What is expected –
Print, without altering anything, the lines from the one that holds "Keep writing the" to the one that holds "name: the material's name.", inclusive. No other lines belong in the output.

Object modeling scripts
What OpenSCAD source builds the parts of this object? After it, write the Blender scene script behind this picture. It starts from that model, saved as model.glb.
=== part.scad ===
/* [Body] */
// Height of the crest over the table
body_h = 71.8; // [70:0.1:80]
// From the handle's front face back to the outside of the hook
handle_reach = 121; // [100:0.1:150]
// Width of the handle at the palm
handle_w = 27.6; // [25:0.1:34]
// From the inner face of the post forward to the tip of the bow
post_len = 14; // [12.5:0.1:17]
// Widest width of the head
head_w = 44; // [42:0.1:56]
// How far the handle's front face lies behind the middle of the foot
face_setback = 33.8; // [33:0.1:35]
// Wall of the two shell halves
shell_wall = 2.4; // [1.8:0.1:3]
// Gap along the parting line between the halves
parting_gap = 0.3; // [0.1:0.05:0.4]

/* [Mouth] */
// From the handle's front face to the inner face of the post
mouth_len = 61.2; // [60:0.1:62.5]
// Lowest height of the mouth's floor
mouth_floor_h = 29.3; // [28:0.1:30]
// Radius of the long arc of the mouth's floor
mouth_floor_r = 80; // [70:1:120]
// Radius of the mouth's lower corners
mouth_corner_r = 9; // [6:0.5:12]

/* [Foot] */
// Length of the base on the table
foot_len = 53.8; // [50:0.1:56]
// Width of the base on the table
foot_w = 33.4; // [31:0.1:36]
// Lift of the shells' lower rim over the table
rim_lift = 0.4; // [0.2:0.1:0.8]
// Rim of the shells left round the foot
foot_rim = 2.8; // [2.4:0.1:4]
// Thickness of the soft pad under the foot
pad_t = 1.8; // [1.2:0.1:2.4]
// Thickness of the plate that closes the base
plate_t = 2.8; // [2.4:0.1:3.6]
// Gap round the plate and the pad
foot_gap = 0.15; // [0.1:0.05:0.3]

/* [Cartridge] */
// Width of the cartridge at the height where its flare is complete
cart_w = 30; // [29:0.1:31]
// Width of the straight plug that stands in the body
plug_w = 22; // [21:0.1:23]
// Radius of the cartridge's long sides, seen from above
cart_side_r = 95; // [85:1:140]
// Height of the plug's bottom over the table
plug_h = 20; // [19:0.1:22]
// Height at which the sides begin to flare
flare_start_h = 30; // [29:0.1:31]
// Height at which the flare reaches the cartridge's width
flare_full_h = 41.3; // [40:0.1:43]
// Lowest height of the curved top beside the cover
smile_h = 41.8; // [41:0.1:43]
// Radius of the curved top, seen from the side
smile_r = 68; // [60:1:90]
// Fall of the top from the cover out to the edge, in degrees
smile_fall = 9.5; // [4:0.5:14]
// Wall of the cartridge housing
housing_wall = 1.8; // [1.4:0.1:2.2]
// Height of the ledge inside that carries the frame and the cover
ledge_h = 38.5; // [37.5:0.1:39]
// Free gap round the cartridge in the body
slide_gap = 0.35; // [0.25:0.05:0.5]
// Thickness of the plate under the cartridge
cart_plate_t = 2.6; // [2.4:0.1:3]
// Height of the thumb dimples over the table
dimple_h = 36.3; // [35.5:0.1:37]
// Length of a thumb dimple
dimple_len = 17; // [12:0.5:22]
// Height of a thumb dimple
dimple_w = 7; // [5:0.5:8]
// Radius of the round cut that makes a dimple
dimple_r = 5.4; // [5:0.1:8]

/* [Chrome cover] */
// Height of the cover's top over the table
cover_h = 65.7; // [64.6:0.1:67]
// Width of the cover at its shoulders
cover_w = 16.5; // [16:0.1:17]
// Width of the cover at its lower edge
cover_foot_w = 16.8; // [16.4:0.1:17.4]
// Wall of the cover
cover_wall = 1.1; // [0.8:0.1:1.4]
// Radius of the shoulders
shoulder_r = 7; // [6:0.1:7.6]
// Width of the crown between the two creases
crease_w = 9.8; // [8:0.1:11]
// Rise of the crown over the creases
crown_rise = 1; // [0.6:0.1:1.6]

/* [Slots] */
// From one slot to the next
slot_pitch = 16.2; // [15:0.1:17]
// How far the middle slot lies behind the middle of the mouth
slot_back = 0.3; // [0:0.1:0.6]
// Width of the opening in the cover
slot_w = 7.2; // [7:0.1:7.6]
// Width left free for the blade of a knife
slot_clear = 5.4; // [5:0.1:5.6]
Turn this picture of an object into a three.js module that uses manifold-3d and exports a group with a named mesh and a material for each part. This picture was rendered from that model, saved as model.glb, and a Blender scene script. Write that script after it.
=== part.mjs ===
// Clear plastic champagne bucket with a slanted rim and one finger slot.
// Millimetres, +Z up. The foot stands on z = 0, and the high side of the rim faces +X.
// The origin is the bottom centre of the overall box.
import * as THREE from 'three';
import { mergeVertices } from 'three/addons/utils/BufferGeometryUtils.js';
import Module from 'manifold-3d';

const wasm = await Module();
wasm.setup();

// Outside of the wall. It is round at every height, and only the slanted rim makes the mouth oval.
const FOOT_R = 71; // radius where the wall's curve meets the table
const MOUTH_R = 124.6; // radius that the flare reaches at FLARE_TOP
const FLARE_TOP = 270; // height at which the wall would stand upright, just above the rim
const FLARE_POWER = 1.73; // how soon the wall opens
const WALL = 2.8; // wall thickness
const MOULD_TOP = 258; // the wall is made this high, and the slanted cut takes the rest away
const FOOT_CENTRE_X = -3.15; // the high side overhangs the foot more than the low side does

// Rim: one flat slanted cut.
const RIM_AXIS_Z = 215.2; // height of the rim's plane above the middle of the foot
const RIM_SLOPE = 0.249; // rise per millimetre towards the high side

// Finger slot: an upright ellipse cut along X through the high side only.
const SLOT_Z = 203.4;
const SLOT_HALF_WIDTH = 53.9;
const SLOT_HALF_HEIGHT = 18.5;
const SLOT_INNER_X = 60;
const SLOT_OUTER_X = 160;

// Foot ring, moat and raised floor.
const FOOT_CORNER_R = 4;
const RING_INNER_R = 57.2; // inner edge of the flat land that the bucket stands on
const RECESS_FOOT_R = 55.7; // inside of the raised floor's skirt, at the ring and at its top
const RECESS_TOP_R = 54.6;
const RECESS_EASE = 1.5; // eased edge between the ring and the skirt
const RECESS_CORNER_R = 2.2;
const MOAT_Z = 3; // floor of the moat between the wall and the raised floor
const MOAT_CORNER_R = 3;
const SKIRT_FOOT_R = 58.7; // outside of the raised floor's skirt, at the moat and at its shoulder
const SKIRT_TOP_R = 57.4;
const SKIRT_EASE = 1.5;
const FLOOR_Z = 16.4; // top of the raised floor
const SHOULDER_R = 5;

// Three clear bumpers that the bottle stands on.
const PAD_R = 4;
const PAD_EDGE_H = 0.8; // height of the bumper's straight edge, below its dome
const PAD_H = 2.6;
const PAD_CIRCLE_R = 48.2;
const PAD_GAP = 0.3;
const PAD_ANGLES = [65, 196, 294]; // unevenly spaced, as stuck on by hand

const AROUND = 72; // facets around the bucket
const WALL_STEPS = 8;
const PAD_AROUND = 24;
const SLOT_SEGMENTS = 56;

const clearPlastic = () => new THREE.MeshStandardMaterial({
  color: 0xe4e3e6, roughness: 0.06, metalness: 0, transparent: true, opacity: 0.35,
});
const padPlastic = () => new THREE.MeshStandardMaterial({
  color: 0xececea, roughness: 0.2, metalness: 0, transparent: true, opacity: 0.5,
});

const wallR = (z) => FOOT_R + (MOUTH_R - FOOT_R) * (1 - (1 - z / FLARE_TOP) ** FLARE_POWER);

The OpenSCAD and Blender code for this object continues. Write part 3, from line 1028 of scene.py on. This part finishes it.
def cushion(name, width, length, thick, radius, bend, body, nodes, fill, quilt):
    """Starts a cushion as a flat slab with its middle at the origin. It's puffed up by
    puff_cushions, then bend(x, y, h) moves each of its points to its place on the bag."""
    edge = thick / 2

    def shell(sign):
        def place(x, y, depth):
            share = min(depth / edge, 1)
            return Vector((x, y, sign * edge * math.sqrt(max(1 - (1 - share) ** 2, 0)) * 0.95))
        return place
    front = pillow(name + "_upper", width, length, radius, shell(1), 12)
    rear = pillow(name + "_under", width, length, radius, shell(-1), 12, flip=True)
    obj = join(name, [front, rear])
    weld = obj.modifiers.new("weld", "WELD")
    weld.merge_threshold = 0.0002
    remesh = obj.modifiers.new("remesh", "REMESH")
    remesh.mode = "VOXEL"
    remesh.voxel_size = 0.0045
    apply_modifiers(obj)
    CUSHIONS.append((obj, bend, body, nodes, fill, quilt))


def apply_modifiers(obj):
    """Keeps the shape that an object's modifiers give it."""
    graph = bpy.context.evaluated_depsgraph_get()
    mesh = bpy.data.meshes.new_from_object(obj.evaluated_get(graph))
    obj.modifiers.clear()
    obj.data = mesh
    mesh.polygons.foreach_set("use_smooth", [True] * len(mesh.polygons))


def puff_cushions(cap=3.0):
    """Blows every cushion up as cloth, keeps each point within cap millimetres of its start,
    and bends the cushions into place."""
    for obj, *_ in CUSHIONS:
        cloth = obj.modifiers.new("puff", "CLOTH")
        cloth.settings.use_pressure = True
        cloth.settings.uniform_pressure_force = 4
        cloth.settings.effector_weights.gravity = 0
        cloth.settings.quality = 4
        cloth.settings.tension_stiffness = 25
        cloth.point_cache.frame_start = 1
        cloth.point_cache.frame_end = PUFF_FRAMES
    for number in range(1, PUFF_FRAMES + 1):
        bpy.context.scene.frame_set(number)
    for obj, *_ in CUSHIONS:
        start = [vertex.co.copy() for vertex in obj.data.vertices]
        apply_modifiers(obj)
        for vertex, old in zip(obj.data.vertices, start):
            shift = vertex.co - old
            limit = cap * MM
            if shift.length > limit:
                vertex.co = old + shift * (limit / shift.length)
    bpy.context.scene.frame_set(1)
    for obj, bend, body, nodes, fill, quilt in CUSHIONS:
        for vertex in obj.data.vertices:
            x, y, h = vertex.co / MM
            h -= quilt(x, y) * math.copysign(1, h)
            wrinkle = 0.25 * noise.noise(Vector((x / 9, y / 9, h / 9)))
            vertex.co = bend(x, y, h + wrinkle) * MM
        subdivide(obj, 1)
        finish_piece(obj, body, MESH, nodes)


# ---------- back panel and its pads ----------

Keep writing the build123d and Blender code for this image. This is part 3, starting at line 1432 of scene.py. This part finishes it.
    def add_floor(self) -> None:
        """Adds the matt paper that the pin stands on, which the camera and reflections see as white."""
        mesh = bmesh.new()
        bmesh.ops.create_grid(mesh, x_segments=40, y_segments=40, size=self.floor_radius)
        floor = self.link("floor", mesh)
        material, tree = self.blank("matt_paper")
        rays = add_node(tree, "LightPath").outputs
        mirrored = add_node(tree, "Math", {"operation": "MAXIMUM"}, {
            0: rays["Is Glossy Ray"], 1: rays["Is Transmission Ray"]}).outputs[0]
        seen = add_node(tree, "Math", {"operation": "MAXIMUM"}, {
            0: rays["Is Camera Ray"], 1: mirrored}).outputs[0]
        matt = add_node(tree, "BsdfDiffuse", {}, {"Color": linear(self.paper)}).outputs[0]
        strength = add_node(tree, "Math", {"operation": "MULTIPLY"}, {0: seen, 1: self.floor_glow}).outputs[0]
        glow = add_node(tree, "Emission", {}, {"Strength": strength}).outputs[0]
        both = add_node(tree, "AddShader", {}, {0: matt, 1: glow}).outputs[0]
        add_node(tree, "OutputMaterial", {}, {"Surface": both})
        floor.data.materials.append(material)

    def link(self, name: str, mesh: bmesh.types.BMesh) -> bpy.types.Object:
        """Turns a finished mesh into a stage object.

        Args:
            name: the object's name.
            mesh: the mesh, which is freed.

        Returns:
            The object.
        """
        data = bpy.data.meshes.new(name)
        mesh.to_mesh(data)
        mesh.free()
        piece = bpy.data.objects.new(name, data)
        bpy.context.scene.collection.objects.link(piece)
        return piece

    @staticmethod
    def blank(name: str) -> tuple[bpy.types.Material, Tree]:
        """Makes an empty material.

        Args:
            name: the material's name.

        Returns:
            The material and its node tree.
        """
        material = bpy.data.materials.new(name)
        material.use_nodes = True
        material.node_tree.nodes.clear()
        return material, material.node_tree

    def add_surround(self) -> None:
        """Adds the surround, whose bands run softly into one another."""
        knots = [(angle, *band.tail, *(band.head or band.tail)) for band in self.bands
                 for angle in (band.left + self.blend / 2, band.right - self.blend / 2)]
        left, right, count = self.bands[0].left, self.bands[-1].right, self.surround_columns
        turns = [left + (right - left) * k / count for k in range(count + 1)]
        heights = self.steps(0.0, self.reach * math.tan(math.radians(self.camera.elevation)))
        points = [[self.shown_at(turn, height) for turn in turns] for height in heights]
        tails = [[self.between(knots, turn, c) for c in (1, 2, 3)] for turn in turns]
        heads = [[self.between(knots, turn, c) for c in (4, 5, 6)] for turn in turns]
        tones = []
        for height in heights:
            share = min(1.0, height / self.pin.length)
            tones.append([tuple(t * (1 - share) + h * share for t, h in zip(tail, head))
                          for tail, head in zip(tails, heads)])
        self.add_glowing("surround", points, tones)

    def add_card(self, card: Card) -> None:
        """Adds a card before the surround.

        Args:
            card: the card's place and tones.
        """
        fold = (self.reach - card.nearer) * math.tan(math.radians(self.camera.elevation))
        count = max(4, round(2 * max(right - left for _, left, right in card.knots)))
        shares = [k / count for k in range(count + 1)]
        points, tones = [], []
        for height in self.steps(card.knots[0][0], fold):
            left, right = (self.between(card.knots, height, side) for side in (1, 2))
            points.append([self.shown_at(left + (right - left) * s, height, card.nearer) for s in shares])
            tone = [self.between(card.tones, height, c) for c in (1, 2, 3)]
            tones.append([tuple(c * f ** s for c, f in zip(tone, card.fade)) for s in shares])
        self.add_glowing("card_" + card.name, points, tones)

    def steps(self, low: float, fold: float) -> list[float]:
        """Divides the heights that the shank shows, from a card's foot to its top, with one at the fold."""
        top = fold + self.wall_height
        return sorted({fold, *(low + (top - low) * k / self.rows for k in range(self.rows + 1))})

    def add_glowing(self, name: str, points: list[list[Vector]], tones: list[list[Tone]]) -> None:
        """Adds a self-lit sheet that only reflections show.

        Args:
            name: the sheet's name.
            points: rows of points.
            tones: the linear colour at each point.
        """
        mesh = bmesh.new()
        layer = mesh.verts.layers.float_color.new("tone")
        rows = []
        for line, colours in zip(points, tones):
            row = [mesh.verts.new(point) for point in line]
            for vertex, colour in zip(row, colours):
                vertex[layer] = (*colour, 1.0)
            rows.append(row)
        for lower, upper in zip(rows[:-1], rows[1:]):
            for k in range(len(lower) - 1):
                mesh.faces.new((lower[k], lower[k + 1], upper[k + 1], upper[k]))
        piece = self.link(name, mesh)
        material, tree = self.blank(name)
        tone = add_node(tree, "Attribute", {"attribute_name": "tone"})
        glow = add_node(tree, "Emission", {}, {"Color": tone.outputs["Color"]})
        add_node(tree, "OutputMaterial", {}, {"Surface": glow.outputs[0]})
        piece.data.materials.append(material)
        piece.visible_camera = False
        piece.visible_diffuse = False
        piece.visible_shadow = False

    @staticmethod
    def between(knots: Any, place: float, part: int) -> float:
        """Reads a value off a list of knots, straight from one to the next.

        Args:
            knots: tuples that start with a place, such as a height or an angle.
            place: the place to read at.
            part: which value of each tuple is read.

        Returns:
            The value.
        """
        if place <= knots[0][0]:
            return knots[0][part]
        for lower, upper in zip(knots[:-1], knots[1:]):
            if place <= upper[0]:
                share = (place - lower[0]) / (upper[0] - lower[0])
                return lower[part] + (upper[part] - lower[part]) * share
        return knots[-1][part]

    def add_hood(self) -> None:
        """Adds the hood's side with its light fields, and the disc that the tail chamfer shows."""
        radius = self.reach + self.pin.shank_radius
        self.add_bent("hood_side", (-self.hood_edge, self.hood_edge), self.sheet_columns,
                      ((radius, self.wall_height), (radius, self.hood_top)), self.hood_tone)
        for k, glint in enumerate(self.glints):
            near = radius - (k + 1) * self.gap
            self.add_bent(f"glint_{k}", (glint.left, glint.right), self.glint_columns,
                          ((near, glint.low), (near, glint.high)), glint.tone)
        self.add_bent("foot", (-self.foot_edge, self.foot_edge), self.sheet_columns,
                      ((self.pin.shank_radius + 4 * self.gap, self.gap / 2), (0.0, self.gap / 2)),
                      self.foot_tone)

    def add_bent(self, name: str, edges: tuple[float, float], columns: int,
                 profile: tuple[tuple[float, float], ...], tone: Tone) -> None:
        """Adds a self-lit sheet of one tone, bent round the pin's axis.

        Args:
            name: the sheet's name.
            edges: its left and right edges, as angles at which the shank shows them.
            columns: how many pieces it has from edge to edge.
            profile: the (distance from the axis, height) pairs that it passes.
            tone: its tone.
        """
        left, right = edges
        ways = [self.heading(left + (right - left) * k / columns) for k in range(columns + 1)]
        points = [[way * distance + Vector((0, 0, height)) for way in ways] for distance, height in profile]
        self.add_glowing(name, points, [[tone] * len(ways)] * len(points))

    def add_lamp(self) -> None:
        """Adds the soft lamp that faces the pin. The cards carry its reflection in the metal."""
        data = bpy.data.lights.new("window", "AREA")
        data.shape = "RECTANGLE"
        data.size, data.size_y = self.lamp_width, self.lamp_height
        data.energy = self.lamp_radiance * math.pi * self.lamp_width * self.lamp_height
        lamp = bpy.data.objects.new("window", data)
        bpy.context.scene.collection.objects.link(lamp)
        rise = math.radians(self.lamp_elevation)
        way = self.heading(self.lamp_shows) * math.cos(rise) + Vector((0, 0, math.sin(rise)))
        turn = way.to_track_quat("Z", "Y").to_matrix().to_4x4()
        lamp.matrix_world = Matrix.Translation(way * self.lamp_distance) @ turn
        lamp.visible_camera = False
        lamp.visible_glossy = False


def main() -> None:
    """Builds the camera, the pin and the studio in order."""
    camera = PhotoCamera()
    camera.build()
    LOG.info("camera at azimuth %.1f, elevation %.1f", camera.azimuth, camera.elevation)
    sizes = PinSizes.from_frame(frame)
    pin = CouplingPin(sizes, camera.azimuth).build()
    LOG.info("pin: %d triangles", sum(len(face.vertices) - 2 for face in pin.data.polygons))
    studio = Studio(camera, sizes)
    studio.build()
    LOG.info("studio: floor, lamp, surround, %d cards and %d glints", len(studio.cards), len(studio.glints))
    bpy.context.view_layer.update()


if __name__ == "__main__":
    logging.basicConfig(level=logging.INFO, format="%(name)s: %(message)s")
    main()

Result for this task –
Keep writing the build123d and Blender code for this image. This is part 3, starting at line 1432 of scene.py. This part finishes it.
    def add_floor(self) -> None:
        """Adds the matt paper that the pin stands on, which the camera and reflections see as white."""
        mesh = bmesh.new()
        bmesh.ops.create_grid(mesh, x_segments=40, y_segments=40, size=self.floor_radius)
        floor = self.link("floor", mesh)
        material, tree = self.blank("matt_paper")
        rays = add_node(tree, "LightPath").outputs
        mirrored = add_node(tree, "Math", {"operation": "MAXIMUM"}, {
            0: rays["Is Glossy Ray"], 1: rays["Is Transmission Ray"]}).outputs[0]
        seen = add_node(tree, "Math", {"operation": "MAXIMUM"}, {
            0: rays["Is Camera Ray"], 1: mirrored}).outputs[0]
        matt = add_node(tree, "BsdfDiffuse", {}, {"Color": linear(self.paper)}).outputs[0]
        strength = add_node(tree, "Math", {"operation": "MULTIPLY"}, {0: seen, 1: self.floor_glow}).outputs[0]
        glow = add_node(tree, "Emission", {}, {"Strength": strength}).outputs[0]
        both = add_node(tree, "AddShader", {}, {0: matt, 1: glow}).outputs[0]
        add_node(tree, "OutputMaterial", {}, {"Surface": both})
        floor.data.materials.append(material)

    def link(self, name: str, mesh: bmesh.types.BMesh) -> bpy.types.Object:
        """Turns a finished mesh into a stage object.

        Args:
            name: the object's name.
            mesh: the mesh, which is freed.

        Returns:
            The object.
        """
        data = bpy.data.meshes.new(name)
        mesh.to_mesh(data)
        mesh.free()
        piece = bpy.data.objects.new(name, data)
        bpy.context.scene.collection.objects.link(piece)
        return piece

    @staticmethod
    def blank(name: str) -> tuple[bpy.types.Material, Tree]:
        """Makes an empty material.

        Args:
            name: the material's name.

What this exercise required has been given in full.